TAN's bringing in guests and correspondents! Herewith: MGJordan on Woodstock, hip hop's lack of media respect (no Rodney Dangerfield?), and how he learned to stop worrying and love Jonah Weiner.
Last week, anyone with access to a TV or computer was treated to a display of boomer self congratulation so vast and insistent that experiencing it became compulsory—Woodstock turned 40. The entirety of the MSM stopped to remark on that glorious occasion when America’s youth gathered in the mud of upstate New York to drop acid and listen to the Grateful Dead’s poorly amplified noodling. For a single slight shimmery weekend the 60s counter-culture realized its belief in peace, love and understanding—and then everyone grew up and ushered in Reaganomics.
Yes, put me in the group dedicated to deflating the Woodstock bubble. The continuing fellation of the boomer’s moment in the sun—remember Woodstocks 1995 and 1999? (hopefully not)—annoys me to no end. But even though it’s beyond obvious that Woodstock reverence is beyond hyperbolic, it’s not necessarily its extent that irks me. Culture, to a degree, is delusion on a grand scale and that’s fine. There’s no real difference between scrawling “Clapton is God” on a London subway wall and swearing to your friends that Jigga man is the God MC.
What really bothers me about the Woodstock celebration (besides boomer hypocrisy…that’s a horse to flog on another day) is the disparity it reveals between the press’s attitude towards hip hop and the press’s attitude towards other cultural movements. This October marks the 30th anniversary of “Rapper’s Delight,” the first top 40 rap single and the song that launched hip hop culture’s global explosion. Will Sunday Morning with Charles Osgood put together a retrospective like they did for Woodstock? Doubtful.
I suppose that’s fine in a way. The appreciation gap between rock and rap doubtless has much to do with racism and classism, but it probably has even more to do with age—rock is old and rap is young. Rock, already canonized, has affected all the change it ever will—rap is rock’s kid brother, all grown up but still largely undefined by critical consensus. So I guess I’m okay with hip hop not receiving as wide coverage as rock does—how can we celebrate hip hop as a group if we haven’t really agreed yet on what parts to celebrate?
My real beef is that the press seems congenitally incapable of treating rap as a legitimate art form. Consider the lazy journalistic device of rendering articles humorous by mashing up hip hop and a “serious subject.” As offensive and nonsensical as these articles are, they’re still alive and well. Check out this NPR piece on how the feud between Jay-Z and The Game mirrors world politics.
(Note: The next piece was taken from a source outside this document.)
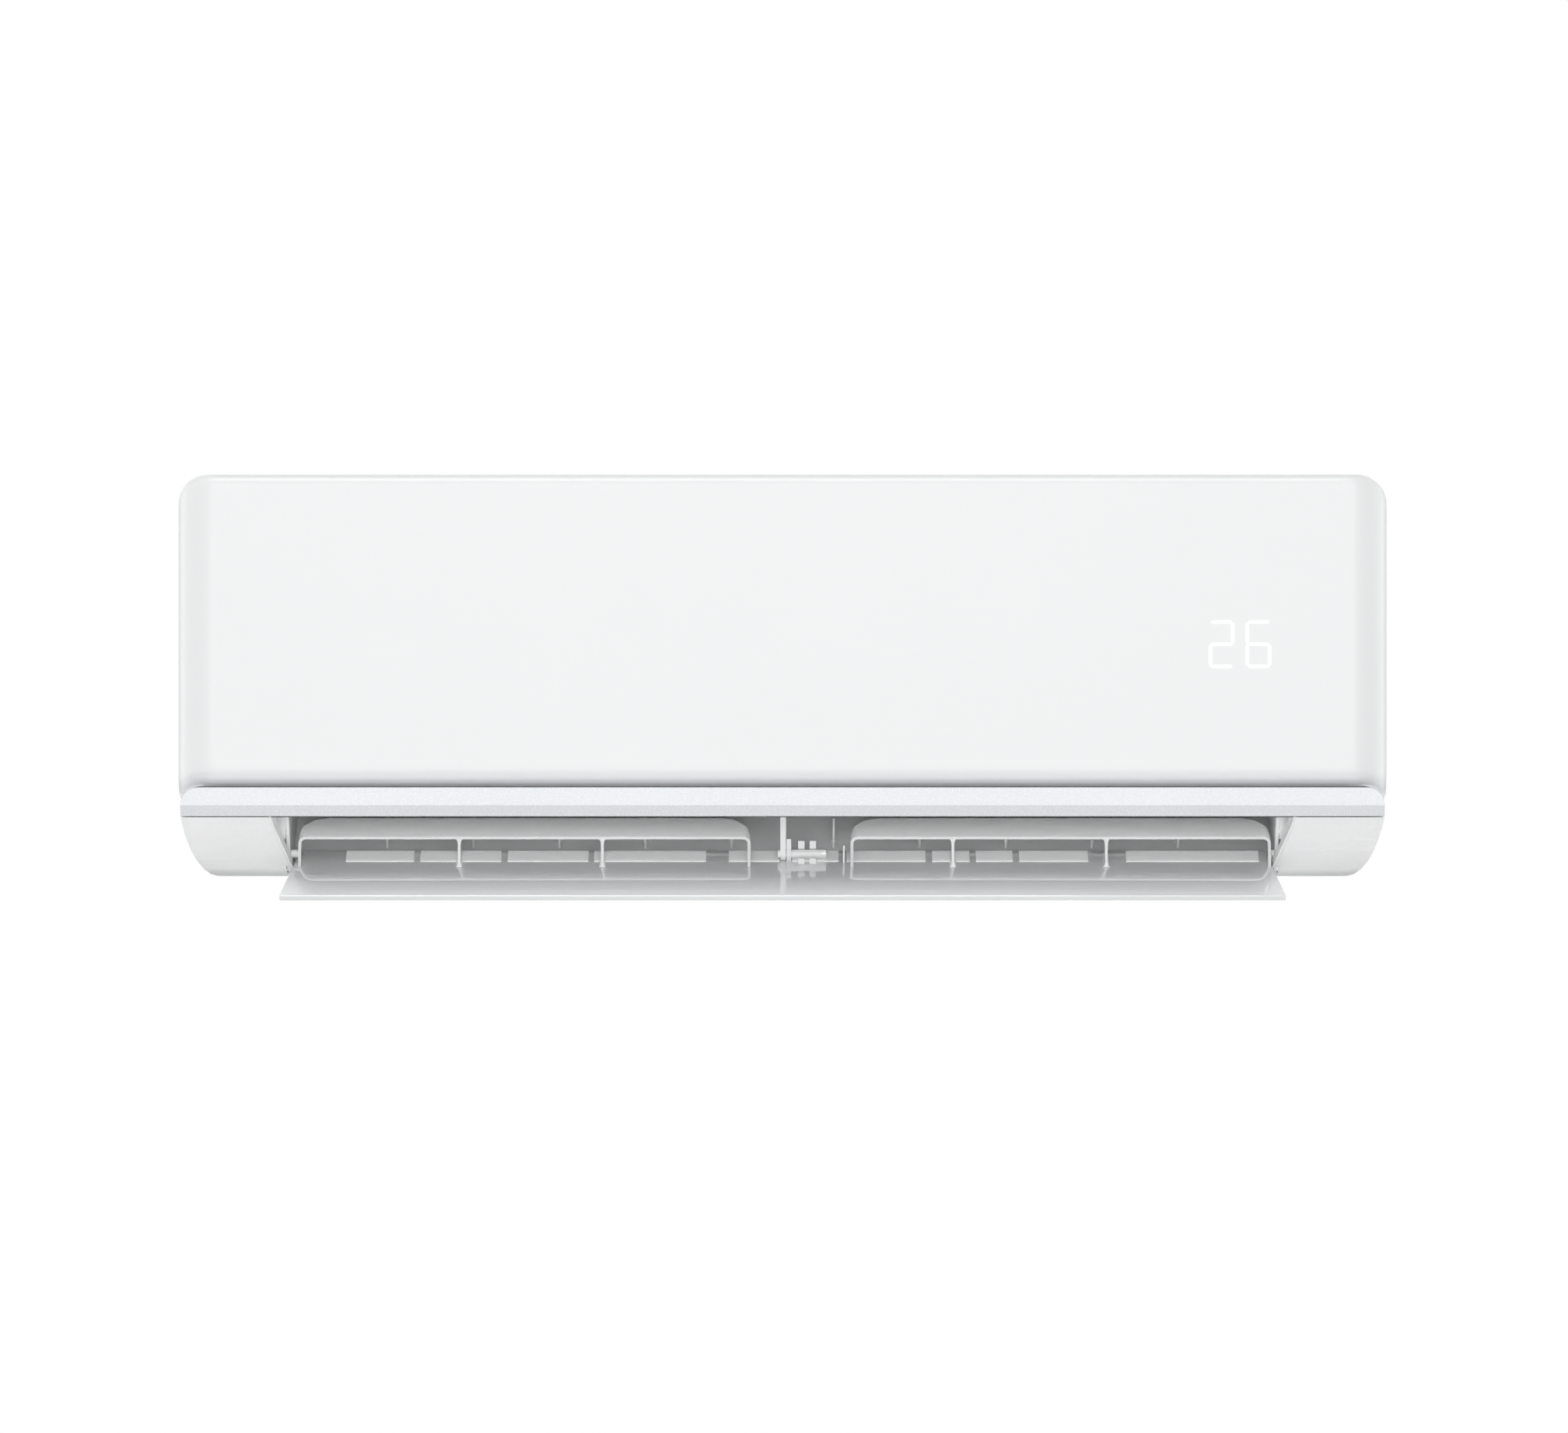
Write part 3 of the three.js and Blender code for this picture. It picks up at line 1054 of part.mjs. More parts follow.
// ---- vertical vanes, standing square to the outlet floor ----
const FLOOR_REAR = fanPolar(FAN_RADIUS + SCROLL_GAP + 22, -80);
const VANE_FOOT = [(FLOOR_REAR[0] + FLOOR_KNEE[0]) / 2, (FLOOR_REAR[1] + FLOOR_KNEE[1]) / 2];
const VANE_TILT = Math.atan2(FLOOR_REAR[1] - FLOOR_KNEE[1], FLOOR_REAR[0] - FLOOR_KNEE[0]);
const VANE_STEP = 20;
const CRANK_ARM = 10;
const LINK_RISE = 0.6;
const LINK_THICK = 2.5;

function vanePlaces() {
  const places = [];
  for (const [side, sign] of [['left', -1], ['right', 1]]) {
    for (let i = 0; i < VANES_PER_GROUP; i += 1) {
      places.push({ name: `vane_${side}_${i + 1}`, side, x: sign * (VANE_FIRST + i * VANE_PITCH) });
    }
  }
  return places;
}

function floorHole(x, radius) {
  const geometry = new THREE.CylinderGeometry(radius, radius, 12, 12);
  geometry.rotateX(Math.PI / 2);
  geometry.rotateX(VANE_TILT);
  geometry.translate(x, ...VANE_FOOT);
  return solid(geometry);
}

function tiltedGroup(x) {
  const group = new THREE.Group();
  group.position.set(x, ...VANE_FOOT);
  group.rotation.x = VANE_TILT;
  unit.add(group);
  return group;
}

const VANE_BLADE = [[-12, 1.5], [-12, 27], [2, 27], [5, VANE_STEP], [14, VANE_STEP], [14, 1.5]];
const VANE_HALF_THICK = 0.8;
const LINK_HALF = 2.6;
const LINK_GRIP = 6;
const LINK_OVERHANG = 5;

function addVerticalVanes() {
  const low = VANE_STEP + LINK_RISE;
  const high = low + LINK_THICK;
  for (const { name, x } of vanePlaces()) {
    const vane = join(
      prismX(VANE_BLADE, -VANE_HALF_THICK, VANE_HALF_THICK), rodZ(VANE_PIN, -2.2, 2, 0, 0),
      rodZ(LINK_PIN, VANE_STEP - 1, high + 0.8, 0, CRANK_ARM, 8));
    add(name, vane, finish(0xdfe1e2, 0.4), tiltedGroup(x));
  }
  const first = VANE_FIRST - LINK_OVERHANG;
  const last = VANE_FIRST + (VANES_PER_GROUP - 1) * VANE_PITCH + LINK_OVERHANG;
  const front = CRANK_ARM - LINK_HALF;
  for (const [side, sign] of [['left', -1], ['right', 1]]) {
    const grip = sided(sign, first + VANE_PITCH * 1.4, first + VANE_PITCH * 1.6);
    let link = join(
      box(...sided(sign, first, last), front, CRANK_ARM + LINK_HALF, low, high),
      box(...grip, front, front + 2, low, low + LINK_GRIP));
    for (const vane of vanePlaces().filter((place) => place.side === side)) {
      link = cut(link, rodZ(LINK_PIN + PIN_CLEARANCE, low - 1, high + 1, vane.x, CRANK_ARM, 8));
    }
    add(`vane_link_${side}`, link, finish(0xdfe1e2, 0.4), tiltedGroup(0));
  }
}

// ---- refrigerant pipes ----
const LIQUID = { radius: 3.2, y: -26, z: BOTTOM + 35, out: 7 };
const SUCTION = { radius: 4.8, y: -28, z: BOTTOM + 20, out: 13, under: PIVOT.z + 19.5 };
const PIPE_END = -200;
const PIPE_BEND = 10;
const NUT = { from: 4, length: 16, wall: 3.6, gap: 0.8 };

function addPipes() {
  const start = TAIL_END + SEAT;
  const down = start + LIQUID.out;
  const liquid = tube([
    [start, ...COIL.inlet], [down, ...COIL.inlet], [down, LIQUID.y, COIL.inlet[1]],
    [down, LIQUID.y, LIQUID.z], [PIPE_END, LIQUID.y, LIQUID.z],
  ], LIQUID.radius, PIPE_BEND);
  add('liquid_pipe', liquid, finish(COPPER, 0.35, 0.9));
  const drop = start + SUCTION.out;
  const suction = tube([
    [start, ...COIL.outlet], [drop, ...COIL.outlet], [drop, COIL.outlet[0], SUCTION.under],
    [drop, SUCTION.y, SUCTION.under], [drop, SUCTION.y, SUCTION.z], [PIPE_END, SUCTION.y, SUCTION.z],
  ], SUCTION.radius, PIPE_BEND);
  add('suction_pipe', suction, finish(COPPER, 0.35, 0.9));
  const x0 = PIPE_END + NUT.from;
  const x1 = x0 + NUT.length;
  for (const [name, { radius, y, z }] of [['liquid', LIQUID], ['suction', SUCTION]]) {
    const nut = cut(rodX(radius + NUT.wall, x0, x1, y, z, 6),
      rodX(radius + NUT.gap, x0 - 1, x1 + 1, y, z, 12));
    add(`flare_nut_${name}`, nut, finish(0xb08d3a, 0.35, 0.85));
  }
}

addMountingPlate();
addBaseChassis();
addPipeClamp();
addFrontFrame();
addFrontPanel();
addDecoStrip();
addSideTabs();
addFilters();
addEvaporator();
addDrainPan();
addFan();
addFanBearing();
addFanMotor();
addControls();
addDisplay();
addButton();
addSensors();
addLouver();
addCentreStay();
addLouverMotor();
addVerticalVanes();
addPipes();

export default unit;
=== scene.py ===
import json
import math

import bmesh
import bpy
from mathutils import Matrix, Vector


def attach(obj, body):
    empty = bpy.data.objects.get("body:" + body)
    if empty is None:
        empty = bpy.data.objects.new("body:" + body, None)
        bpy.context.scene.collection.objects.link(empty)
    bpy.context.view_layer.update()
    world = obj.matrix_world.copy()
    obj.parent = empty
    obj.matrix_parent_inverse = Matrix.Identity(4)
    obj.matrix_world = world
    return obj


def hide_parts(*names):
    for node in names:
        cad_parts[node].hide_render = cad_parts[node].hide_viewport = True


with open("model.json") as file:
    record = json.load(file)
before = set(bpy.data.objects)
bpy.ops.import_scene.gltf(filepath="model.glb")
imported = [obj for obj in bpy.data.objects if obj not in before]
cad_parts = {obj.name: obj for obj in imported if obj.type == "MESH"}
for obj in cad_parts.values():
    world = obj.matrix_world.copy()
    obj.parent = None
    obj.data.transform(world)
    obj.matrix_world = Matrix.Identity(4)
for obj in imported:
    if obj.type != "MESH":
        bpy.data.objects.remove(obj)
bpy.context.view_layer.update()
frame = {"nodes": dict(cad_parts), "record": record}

MM = 0.001
scene = bpy.context.scene

# Sizes of the unit in millimetres, as the frame has them.
WIDTH, HEIGHT, DEPTH = 885.0, 295.4, 210.0
HALF, TOP, BOTTOM, FRONT = WIDTH / 2, HEIGHT / 2, -HEIGHT / 2, -DEPTH
PANEL_FACE = FRONT + 3.5
PANEL_LOW = BOTTOM + 67.1
PANEL_BACK = FRONT + 20.5
PANEL_LIP = FRONT + 15.5
STRIP_TOP, STRIP_CREASE, STRIP_LOW = BOTTOM + 66.1, BOTTOM + 53.1, BOTTOM + 44.9
FRAME_FRONT = FRONT + 27
OUTLET_TOP_HALF = HALF - 68
OUTLET_LOW_HALF = OUTLET_TOP_HALF - 14
OPEN_ANGLE = 60
PIVOT = (FRONT + 61.3, BOTTOM + 16.7)
HINGE = (FRONT + 11.5, TOP - 8.7)
STRIP_CORNER = 18.0
SIDES = (("left", -1), ("right", 1))
PIXELS_PER_MM = 1.758


# ---- finishes -------------------------------------------------------------

class Wire:
    """A shader socket that sums like a number."""

    def __init__(self, finish, socket):
        self.finish = finish
        self.socket = socket

    def reckon(self, kind, first, second):
        return self.finish.node("ShaderNodeMath", {"operation": kind}, {0: first, 1: second})

    def __add__(self, other):
        return self.reckon("ADD", self, other)

    def __sub__(self, other):
        return self.reckon("SUBTRACT", self, other)

    def __rsub__(self, other):
        return self.reckon("SUBTRACT", other, self)

    def __mul__(self, other):
        return self.reckon("MULTIPLY", self, other)

    def above(self, level):
        return self.reckon("GREATER_THAN", self, level)


MIX_SHARE, MIX_FIRST, MIX_SECOND, MIX_RESULT = 0, 6, 7, 2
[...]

The author writes:
The Game is the erratic wildcard.
"He's North Korea; he's Iran," Lynch says. "He might not win, but he can hurt you if he drags you down into this extended occupation, this extended counterinsurgency campaign."
Why is he doing this? After Jay-Z released "D.O.A. ('Death of Auto-Tune')" The Game saw an opportunity to peel off Jay-Z's key alliance partners to form a coalition and undermine Jay-Z's hegemony.
No. Fine, Game is an erratic wild card. But what “key alliance partners” is he trying to peel off from Jay? What, he wants Memphis Bleak to guest on The R.E.D. Album? It’s just confusingly wrong. Anyone who knows anything about hip hop can recognize that this article is logically barren.
But that’s sort of beside the point, isn’t it? The intent of the article isn’t to conduct an interesting juxtaposition between hip hop and international relations. The article exists to compare a subject that is, to NPR’s audience, obviously silly—hip hop—with a subject for grown ups—international relations. The whole thing is just an excuse for suburban house wives to exclaim “well, isn’t that a riot?!”
Hip hop deserves better than that. Hip hop definitely deserves better than blogs like Snacks and Shit, which gets its name from a woefully misinterpreted Jay-Z lyric and purports to catalogue “preposterous” rap lyrics. I’m all for acknowledging that hip hop can be ludicrous and stupid, but most of the blog’s posts either aren’t funny or depend on taking a lyric outside its original context. I mean, wow, if you take rap lyrics literally they often make no sense? I guess these guys never heard of figurative language.
Rock ‘n’ roll is no less inherently silly than hip hop (“I am the eggman, they are the eggmen/ I am the walrus, goo goo g’joob”), but it hasn’t been held up as an object of ridicule since hair metal went out of style. Enough with the goofy or ironic hip hop references: hip hop, even when it’s being fun and insane and over the top, is worthy of serious consideration.
That’s why the embrace of rap music by mainstream critical outlets—Pitchfork, The Village Voice, Slate, The New Yorker—is so important. Reading Jonah Weiner painstakingly explain the ins and outs of rap to a rap illiterate audience may grate on the nerves of serious hip hop heads (see comments here), but at least Weiner’s articles propagate the idea that rap is a legitimate art form. Maybe with a few more Weiners (and a few more Nathan Rabins and Sasha Frere-Joneses), hip hop will eventually get the mainstream respect it deserves.